The “safe” school: As Berengarius had discovered in the 1050s, theology can be hazardous to one’s health and reputation. In every age there seem to be theologians who prefer to hedge their bets, pursuing a safe course through theological thickets that are potentially dangerous. Such a theologian was Peter of Troyes, a scholar who taught at Paris during the 1160s and received the astonishing surname Comester (Peter the Eater). Peter developed a formula that circulated widely in Europe, possibly because it was sufficiently ambiguous to be considered safe, and sufficiently exact to be considered acceptable. The formula ran: quando totum dictum est, totus factum est—When everything has been said, everything has been done. This clever theological jingle left the door open just enough: it clearly affirmed that the consecration is accomplished by the words of Christ, but it left each person free to decide whether it happens all at once or separately (for the bread, then for the cup).

The “separate consecration” school: Peter’s formula left many theologians unsatisfied. Stephen Langton, who taught at Paris as early as 1180 and was later nominated as Archbishop of Canterbury (1206), preferred the view that each species is consecrated separately. In one of this Quaestiones, Stephen wondered why the church had not literally imitated the actions of Jesus: first consecration and distributing the bread, then the wine. But as a devout ecclesiastic, Stephen accepted the church’s actual practice (consecration of the species first; distribution later) and even tried defending it by suggesting that Jesus himself may actually have done the same thing. Other theologians, like Simon of Tournai, argued that each consecration (for bread, then for cup) is de facto independently effective, but that in actual practice (de debito) one cannot take place without the other.

The “single consecration” school: The champion of the third school was Peter, surnamed Cantor (the Singer). Peter the Singer was as clear as Peter the Eater had been ambiguous. If a priest were to stop after the words “This is my body,” Peter Cantor argued that no consecration would have taken place. His logic was straightforward:

A true body cannot exist without blood.
But there is no blood in this sacrament until the wine is consecrated;
Therefore, the bread is not truly consecrated until the entire formula for both species has been said by the priest.

In short, Peter was arguing that the two clauses of the consecratory formula are to interdependent that one is not effective without the other . . . If Christians kneel and adore the host before the wine has been consecrated, are they guilty of idolatry? Peter the Singer said yes, because at that point in the Mass, given his theory, bread is still only bread. (Nathan Mitchell, Cult and Controversy: The Worship of the Eucharist Outside Mass [Studies in the Reformed Rites of the Catholic Church, Volume IV; New York: Pueblo Publishing Company, 1982], 151-53)

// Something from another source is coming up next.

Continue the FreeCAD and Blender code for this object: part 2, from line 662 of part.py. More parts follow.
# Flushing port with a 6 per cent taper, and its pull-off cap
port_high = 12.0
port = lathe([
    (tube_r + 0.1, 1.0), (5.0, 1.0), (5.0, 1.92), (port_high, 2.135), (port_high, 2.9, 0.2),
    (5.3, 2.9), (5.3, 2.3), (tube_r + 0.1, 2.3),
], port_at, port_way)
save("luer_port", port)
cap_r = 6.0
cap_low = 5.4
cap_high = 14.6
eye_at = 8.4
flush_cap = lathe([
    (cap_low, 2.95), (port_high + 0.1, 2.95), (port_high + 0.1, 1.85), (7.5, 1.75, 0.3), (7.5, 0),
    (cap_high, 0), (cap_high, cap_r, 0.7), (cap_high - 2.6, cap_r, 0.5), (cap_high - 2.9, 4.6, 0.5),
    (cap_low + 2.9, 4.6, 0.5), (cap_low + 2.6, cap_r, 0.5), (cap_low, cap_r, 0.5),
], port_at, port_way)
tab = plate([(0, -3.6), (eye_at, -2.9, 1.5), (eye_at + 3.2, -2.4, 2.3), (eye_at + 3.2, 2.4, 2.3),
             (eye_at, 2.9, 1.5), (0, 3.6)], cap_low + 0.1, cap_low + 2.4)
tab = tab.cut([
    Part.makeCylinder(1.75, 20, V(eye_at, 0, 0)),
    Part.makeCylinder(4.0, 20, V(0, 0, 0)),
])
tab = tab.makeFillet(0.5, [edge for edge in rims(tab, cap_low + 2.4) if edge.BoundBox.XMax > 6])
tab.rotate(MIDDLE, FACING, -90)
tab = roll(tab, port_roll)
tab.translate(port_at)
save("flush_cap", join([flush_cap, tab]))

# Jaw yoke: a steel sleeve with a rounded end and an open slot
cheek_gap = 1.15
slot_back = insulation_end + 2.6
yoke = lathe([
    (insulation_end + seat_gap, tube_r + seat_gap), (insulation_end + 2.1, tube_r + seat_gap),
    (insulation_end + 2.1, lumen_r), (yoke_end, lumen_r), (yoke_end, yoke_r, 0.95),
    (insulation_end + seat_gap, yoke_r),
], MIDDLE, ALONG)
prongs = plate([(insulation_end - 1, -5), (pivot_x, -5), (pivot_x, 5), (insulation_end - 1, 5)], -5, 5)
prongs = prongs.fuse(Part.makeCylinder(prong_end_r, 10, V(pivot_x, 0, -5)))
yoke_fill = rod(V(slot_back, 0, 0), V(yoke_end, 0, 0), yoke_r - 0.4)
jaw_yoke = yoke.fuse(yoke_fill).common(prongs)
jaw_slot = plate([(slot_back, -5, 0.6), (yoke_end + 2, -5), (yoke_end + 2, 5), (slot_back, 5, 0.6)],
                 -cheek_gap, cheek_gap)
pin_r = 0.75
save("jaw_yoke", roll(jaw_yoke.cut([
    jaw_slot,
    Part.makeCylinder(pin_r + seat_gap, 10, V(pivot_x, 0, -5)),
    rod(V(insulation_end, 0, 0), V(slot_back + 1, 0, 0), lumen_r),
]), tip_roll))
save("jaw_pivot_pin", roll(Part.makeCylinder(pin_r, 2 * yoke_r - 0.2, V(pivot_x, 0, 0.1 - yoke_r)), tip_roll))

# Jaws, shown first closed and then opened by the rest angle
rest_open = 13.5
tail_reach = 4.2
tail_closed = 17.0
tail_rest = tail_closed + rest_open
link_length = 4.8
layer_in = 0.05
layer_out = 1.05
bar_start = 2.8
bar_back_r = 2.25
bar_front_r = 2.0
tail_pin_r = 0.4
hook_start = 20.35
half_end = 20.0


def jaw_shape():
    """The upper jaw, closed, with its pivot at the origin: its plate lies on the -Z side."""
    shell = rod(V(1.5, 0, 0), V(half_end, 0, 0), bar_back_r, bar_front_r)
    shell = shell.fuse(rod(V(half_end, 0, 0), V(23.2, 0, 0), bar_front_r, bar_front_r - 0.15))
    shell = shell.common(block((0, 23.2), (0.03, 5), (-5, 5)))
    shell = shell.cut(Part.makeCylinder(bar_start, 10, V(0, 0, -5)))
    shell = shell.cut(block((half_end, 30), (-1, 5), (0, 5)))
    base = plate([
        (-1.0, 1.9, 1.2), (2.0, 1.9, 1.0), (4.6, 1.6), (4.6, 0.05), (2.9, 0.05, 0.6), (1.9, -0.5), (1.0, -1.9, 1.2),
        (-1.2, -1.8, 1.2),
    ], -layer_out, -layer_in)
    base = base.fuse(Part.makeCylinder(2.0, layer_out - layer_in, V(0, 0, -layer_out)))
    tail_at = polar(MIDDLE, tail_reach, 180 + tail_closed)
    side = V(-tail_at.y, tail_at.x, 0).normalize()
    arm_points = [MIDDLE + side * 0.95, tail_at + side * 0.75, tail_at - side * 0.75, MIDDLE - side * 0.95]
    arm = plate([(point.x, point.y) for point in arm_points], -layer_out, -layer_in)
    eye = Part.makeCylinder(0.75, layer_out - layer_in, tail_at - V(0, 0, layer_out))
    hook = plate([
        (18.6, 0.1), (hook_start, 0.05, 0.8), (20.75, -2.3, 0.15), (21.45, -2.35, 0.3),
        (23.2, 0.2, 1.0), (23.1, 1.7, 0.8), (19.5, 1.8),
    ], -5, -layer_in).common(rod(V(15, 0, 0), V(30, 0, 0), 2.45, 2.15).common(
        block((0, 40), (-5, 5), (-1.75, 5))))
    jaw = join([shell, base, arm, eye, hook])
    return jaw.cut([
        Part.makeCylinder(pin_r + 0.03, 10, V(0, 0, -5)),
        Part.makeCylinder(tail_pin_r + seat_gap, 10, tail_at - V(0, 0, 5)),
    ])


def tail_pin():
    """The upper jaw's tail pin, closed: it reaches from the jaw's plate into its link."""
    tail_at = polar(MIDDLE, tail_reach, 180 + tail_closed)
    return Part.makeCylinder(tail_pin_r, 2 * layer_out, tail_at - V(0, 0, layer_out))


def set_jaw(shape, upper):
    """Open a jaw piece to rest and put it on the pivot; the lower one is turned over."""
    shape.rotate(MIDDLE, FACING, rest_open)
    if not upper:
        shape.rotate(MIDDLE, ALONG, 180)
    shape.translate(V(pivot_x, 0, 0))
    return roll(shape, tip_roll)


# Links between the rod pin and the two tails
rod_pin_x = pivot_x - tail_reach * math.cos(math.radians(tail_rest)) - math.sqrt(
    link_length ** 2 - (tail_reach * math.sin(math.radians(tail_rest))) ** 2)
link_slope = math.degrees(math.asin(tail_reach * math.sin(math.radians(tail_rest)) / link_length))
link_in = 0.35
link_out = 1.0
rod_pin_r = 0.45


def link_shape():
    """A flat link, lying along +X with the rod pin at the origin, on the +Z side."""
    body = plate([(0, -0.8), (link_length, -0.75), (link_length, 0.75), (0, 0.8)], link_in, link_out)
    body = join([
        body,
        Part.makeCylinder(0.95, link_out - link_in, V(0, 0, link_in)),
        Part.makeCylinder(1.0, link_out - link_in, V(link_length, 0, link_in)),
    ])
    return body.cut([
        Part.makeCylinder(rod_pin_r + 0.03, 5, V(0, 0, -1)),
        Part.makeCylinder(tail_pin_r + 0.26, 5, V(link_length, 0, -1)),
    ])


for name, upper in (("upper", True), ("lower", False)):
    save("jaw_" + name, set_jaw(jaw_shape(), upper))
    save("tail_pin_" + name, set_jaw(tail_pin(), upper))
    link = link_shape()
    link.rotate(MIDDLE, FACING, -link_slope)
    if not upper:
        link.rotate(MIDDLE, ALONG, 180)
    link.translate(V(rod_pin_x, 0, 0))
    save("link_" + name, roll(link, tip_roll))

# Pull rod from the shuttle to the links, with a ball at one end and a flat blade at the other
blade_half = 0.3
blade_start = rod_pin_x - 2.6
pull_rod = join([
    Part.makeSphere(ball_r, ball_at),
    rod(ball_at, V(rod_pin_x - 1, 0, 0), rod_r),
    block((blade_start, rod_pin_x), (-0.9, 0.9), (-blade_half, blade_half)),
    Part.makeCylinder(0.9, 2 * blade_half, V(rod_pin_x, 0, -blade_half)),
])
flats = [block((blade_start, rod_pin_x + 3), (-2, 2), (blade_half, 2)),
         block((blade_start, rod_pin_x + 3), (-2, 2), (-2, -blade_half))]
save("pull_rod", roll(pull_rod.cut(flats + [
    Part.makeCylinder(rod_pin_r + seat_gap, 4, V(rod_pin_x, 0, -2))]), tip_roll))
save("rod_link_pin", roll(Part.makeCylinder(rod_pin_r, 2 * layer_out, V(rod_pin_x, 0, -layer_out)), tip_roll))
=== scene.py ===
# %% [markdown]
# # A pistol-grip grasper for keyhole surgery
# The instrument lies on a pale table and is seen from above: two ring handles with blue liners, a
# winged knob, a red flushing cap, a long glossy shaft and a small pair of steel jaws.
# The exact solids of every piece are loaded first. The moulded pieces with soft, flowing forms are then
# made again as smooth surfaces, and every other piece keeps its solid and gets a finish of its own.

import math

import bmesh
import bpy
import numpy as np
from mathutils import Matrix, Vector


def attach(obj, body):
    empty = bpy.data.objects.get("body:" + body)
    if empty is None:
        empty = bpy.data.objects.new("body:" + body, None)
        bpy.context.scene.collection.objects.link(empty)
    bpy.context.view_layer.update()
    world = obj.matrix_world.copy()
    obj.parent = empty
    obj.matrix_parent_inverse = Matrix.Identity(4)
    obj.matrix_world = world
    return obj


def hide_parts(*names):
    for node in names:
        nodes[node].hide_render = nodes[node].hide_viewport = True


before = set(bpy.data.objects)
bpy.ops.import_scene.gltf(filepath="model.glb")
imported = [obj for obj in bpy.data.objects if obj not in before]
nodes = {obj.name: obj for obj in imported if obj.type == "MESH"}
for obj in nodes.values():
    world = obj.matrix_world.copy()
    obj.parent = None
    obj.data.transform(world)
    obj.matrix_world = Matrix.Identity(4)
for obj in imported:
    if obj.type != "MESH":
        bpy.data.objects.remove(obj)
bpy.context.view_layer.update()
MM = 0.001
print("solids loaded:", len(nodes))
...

Elsewhere (Ibid., 157-59), Mitchell discussed the development of “concomitance,” something that would later be elevated to a dogma in 1415:

Debates over Concomitance and Initiation

Concomitance and Conversion

The Berengarian controversy had forced theologians to seek ways of expressing the church’s traditional faith that Christ is truly present in the eucharist in more abstract and precise theological language. This search for an acceptable theological language touched especially upon questions of change and presence in the sacrament. Earlier, we saw how Lanfranc tried to hammer out a language for eucharistic doctrine based on distinctions between appearances and truth, flesh and body, partial and total reality. We saw, too, the difficulties Berengarius had in dealing with the language of change in the sacramental elements.

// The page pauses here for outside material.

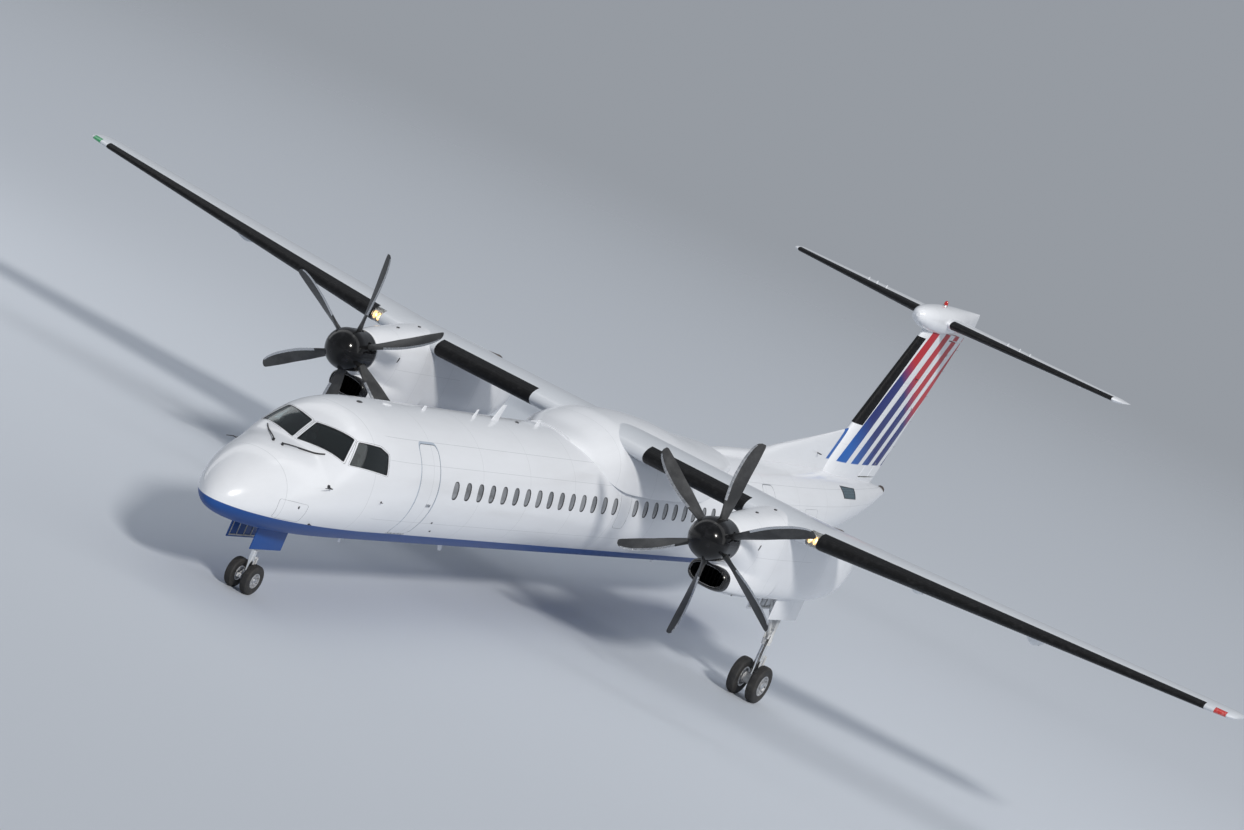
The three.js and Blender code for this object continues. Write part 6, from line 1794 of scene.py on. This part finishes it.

During the period between 1160 and 1210, theologians began working with a technical distinction between concomitance and conversion. These words were aimed at clarifying how Christ is “whole and entire, body and blood, soul and divinity” present in each of the sacramental species. The question was closely related to the discussion about the exact moment of consecration, for it will be remembered that Peter the Singer’s objection to the “separate consecration” theory was that “a body cannot exist without blood,” and that no blood exists in the eucharist until the chalice has also been consecrated. As a way of overcoming Peter’s objection, theologians came up with the following distinction:

Concomitance: When the bread is consecrated into Christ’s body, it follows as a necessary consequence that the blood is also present, since it is true that a body cannot exist without blood. Christ’s blood is thus concomitantly or consequently present as soon as the bread is consecrated.

Conversion: When the cup is consecrated, however, there is a direct and immediate transformation or conversion of the wine into Christ’s blood.

This somewhat awkward distinction amounted to a partial concession to Peter’s objection: a body without blood is nothing more than a cadaver. At the same time, however, it allows adherents of the “separate consecration” school to maintain their viewpoint. For the distinction permitted a theologian to say that:

Christ’s blood is present under the species of bread through the mode of concomitance; hence it is perfectly acceptable for Christians to reverence and adore the host of the words “This is my body,” for the host contains the whole Christ, body and blood, soul and divinity.

Christ’s blood is present under the species of wine through the mode of immediate, direct conversion; hence the mode by which Christ’s blood is present in the consecrated wine differs from the mode by which it is present in the bread.

These distinctions seem very remote from the actual experience of most Christians in the eucharistic liturgy. But for better or worse, the theory of concomitance and conversion had a decisive impact on the shape of worship.

The eucharistic cup: In Chapter Three we saw the beginning of the gradual denial of the eucharistic cup to the laity during the Carolingian epoch. Now, in the late twelfth century, this custom was provided with a theological rationale. Since Christ’s blood is concomitantly present in the consecrated bread, the cup is unnecessary: lay persons receive the whole Christ, body and blood, when they receive in the species of bread alone. It is not surprising, therefore, that in the thirteenth century giving the cup to the laity declined even further.